Answer: You can use file /scratch/project_465000522 for example. Don't try to mount the whole scratch. That will not work. The project_* subdirectories in /scratch are distributed across the 4 file systems of LUMI-P. ls -l /scratch/project_465000522 will actually show you which file system is serving that project's scratch directory.
The documentation page states that "Automatic cleaning of project scratch and fast storage is not active at the moment". Is this still true, and will the users be informed if this changes?

Answer:
- This is still true today and usually users are informed about changes but with short notice. Quota were also disabled for a while due to problems after an upgrade last July but solving those problems became a higher priority when abuse was noticed, and there was only 14 days notice. So abusing scratch and flash for long-term storage is asking for increasing the priority of that part of the LUMI setup working... I'd say, don't count on it as the message may arrive as well when you are on a holiday.
- For slightly longer time storage but still limited to the lifetime of your project there is also the object storage. However, at the moment only rather basic tools to use that storage are already available.
What is the preferred way for transferring data between LUMI and some external server or other supercomputer e.g.
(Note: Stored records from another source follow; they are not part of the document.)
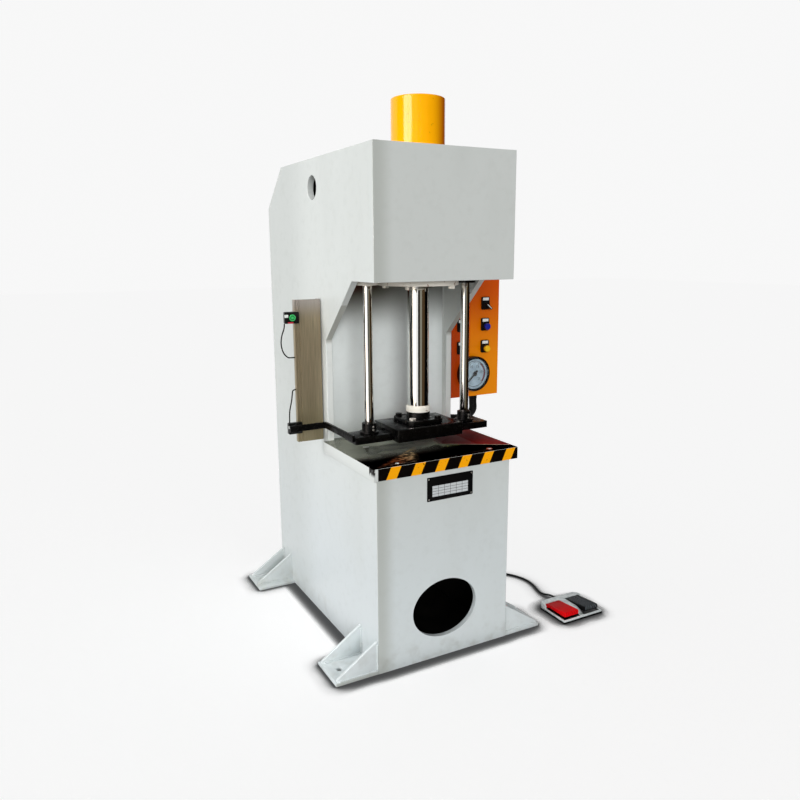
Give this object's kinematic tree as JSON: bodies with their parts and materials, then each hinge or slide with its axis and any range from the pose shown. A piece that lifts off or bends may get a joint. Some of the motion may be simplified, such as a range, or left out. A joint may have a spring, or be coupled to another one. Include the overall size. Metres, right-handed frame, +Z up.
{
  "type": "hydraulic press",
  "caption": "Free-standing hydraulic press with a C-shaped welded frame, a guided ram over a work table, limit switches, a control box and a foot switch.",
  "frame": {"origin": "on the floor, at the middle of the four anchor holes in the feet", "axes": "+X to the machine's right hand, -Y to its front, +Z up"},
  "size_m": [1.2182, 1.1, 2.05],
  "materials": {
    "frame_paint": "light grey-white gloss enamel",
    "interior_primer": "dark primer inside the frame",
    "table_steel": "ground and oiled steel",
    "cylinder_yellow": "yellow gloss enamel",
    "machined_steel": "turned steel",
    "black_steel": "black oxide",
    "hard_chrome": "hard chrome, polished",
    "zinc_fasteners": "zinc plated",
    "bronze": "bearing bronze with a white cap",
    "rail_aluminium": "anodised",
    "sensor_plastic": "black moulded",
    "cable_black": "black sheath",
    "box_grey": "grey powder coat",
    "panel_orange": "orange enamel",
    "button_black": "black moulded",
    "button_blue": "blue moulded",
    "button_yellow": "yellow moulded",
    "knob_black": "black moulded",
    "gauge_black": "black enamel",
    "dial_white": "pale dial",
    "gauge_glass": "clear",
    "plate_black": "black plate",
    "tank_black": "black enamel",
    "motor_grey": "dark grey enamel",
    "pump_iron": "cast",
    "pipe_steel": "drawn tube",
    "cast_aluminium": "die cast",
    "pedal_red": "red moulded",
    "pedal_black": "black moulded"
  },
  "bodies": {
    "frame": {"side_plate_left": "frame_paint", "side_plate_right": "frame_paint", "head_front_plate": "frame_paint", "head_top_plate": "frame_paint", "head_floor_plate": "frame_paint", "throat_plate": "frame_paint", "base_front_plate": "frame_paint", "base_floor_plate": "interior_primer", "back_plate": "frame_paint", "rear_cover": "frame_paint", "work_table": "table_steel", "foot_front_left": "frame_paint", "foot_front_right": "frame_paint", "foot_rear_left": "frame_paint", "foot_rear_right": "frame_paint", "cylinder_barrel": "cylinder_yellow", "cylinder_gland": "machined_steel", "cylinder_bolts": "zinc_fasteners", "guide_bushes": "bronze", "sensor_rail": "rail_aluminium", "limit_sensors": "sensor_plastic", "sensor_cables": "cable_black", "control_box": "box_grey", "control_panel": "panel_orange", "button_holders": "button_black", "gauge_case": "gauge_black", "gauge_dial": "dial_white", "gauge_glass": "gauge_glass", "control_conduit": "cable_black", "name_plate": "plate_black", "oil_tank": "tank_black", "motor": "motor_grey", "pump": "pump_iron", "valve_block": "machined_steel", "oil_pipes": "pipe_steel", "pedal_base": "cable_black", "pedal_housing": "cast_aluminium", "pedal_pin": "machined_steel", "pedal_cord": "cable_black", "cord_coil": "cable_black", "cord_glands": "cable_black"},
    "ram": {"piston": "machined_steel", "piston_rod": "hard_chrome", "rod_ring": "bronze", "ram_flange": "black_steel", "ram_bolts": "black_steel", "platen": "black_steel", "crossbar": "black_steel", "guide_rods": "hard_chrome", "rod_collars": "black_steel", "trigger_arm": "black_steel"},
    "selector_knob": {"selector_knob": "knob_black"},
    "button_blue": {"button_blue": "button_blue"},
    "button_yellow": {"button_yellow": "button_yellow"},
    "button_upper": {"button_upper": "button_black"},
    "button_lower": {"button_lower": "button_black"},
    "gauge_needle": {"gauge_needle": "gauge_black"},
    "motor_shaft": {"motor_shaft": "machined_steel"},
    "pedal_red": {"pedal_red": "pedal_red"},
    "pedal_black": {"pedal_black": "pedal_black"}
  },
  "joints": [
    {"name": "ram_stroke", "type": "slide", "parent": "frame", "child": "ram", "axis": [0, 0, 1], "range_m": [-0.04, 0.42]},
    {"name": "button_blue_press", "type": "slide", "parent": "frame", "child": "button_blue", "axis": [0, 1, 0], "range_m": [0, 0.005], "stiffness_N_per_m": 400, "springref_m": -0.002},
    {"name": "button_yellow_press", "type": "slide", "parent": "frame", "child": "button_yellow", "axis": [0, 1, 0], "range_m": [0, 0.005], "stiffness_N_per_m": 400, "springref_m": -0.002},
    {"name": "button_upper_press", "type": "slide", "parent": "frame", "child": "button_upper", "axis": [0, 1, 0], "range_m": [0, 0.005], "stiffness_N_per_m": 400, "springref_m": -0.002},
    {"name": "button_lower_press", "type": "slide", "parent": "frame", "child": "button_lower", "axis": [0, 1, 0], "range_m": [0, 0.005], "stiffness_N_per_m": 400, "springref_m": -0.002},
    {"name": "selector_turn", "type": "hinge", "parent": "frame", "child": "selector_knob", "pos_m": [0.452, -0.112, 1.295], "axis": [0, -1, 0], "range_deg": [-90, 0]},
    {"name": "needle_turn", "type": "hinge", "parent": "frame", "child": "gauge_needle", "pos_m": [0.388, -0.126, 1.006], "axis": [0, 1, 0], "range_deg": [0, 270]},
    {"name": "motor_spin", "type": "hinge", "parent": "frame", "child": "motor_shaft", "pos_m": [-0.07, 0.18, 0.508], "axis": [0, 1, 0], "continuous": true},
    {"name": "pedal_red_press", "type": "hinge", "parent": "frame", "child": "pedal_red", "pos_m": [0.607, -0.437, 0.019], "axis": [1, 0, 0], "range_deg": [0, 4], "stiffness_Nm_per_rad": 30, "springref_deg": -2.86},
    {"name": "pedal_black_press", "type": "hinge", "parent": "frame", "child": "pedal_black", "pos_m": [0.707, -0.437, 0.019], "axis": [1, 0, 0], "range_deg": [0, 4], "stiffness_Nm_per_rad": 30, "springref_deg": -2.86}
  ]
}
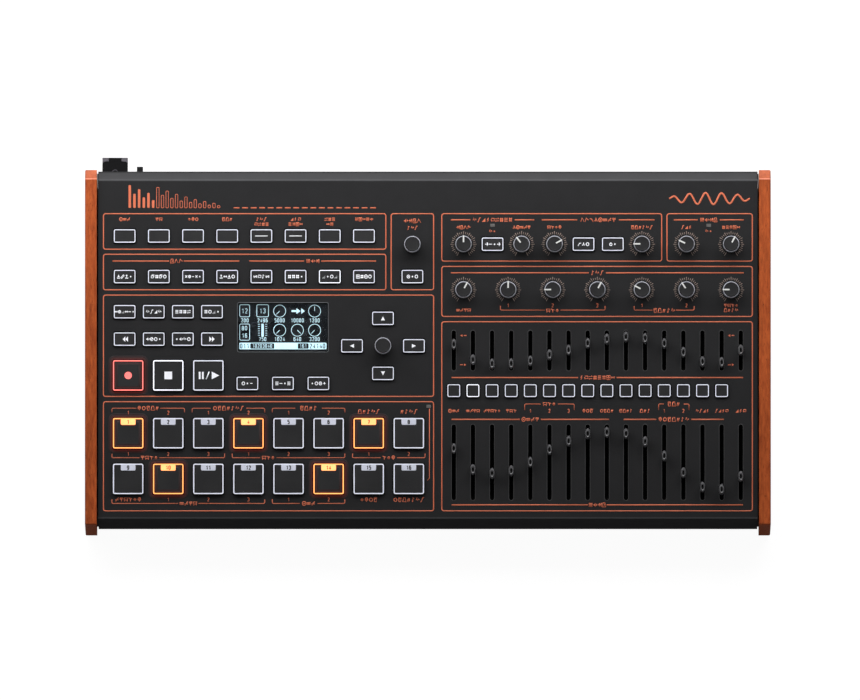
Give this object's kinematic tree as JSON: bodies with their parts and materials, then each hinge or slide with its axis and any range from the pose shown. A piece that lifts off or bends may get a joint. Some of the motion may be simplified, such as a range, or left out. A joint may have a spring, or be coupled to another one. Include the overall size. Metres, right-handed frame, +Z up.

CSC Mahti?

Answer:
- Mahti is so close to LUMI (as far as I know even in the same data centre but a different hall) that connection latency should not limit bandwidth so that you can just use sftp.
  
  I believe the CSC documentation also contains information on how to access the allas object storage from LUMI. Using allas as intermediate system is also an option. Or the LUMI-O storage but at the moment allas is both more developed and better documented. (For readers: allas is a CSC object system only available to users that are CSC clients and not to other users of LUMI.)
- For supercomputers that are "farther away" from LUMI where bandwidth is a problem when using sftp, it looks like the LUMI-O object storage is a solution as the tools that read from the object storage use so-called "multi-stream transport" so that they can better deal with connections with a high latency. The documentation on how to access the LUMI object storage from elsewhere needs work though.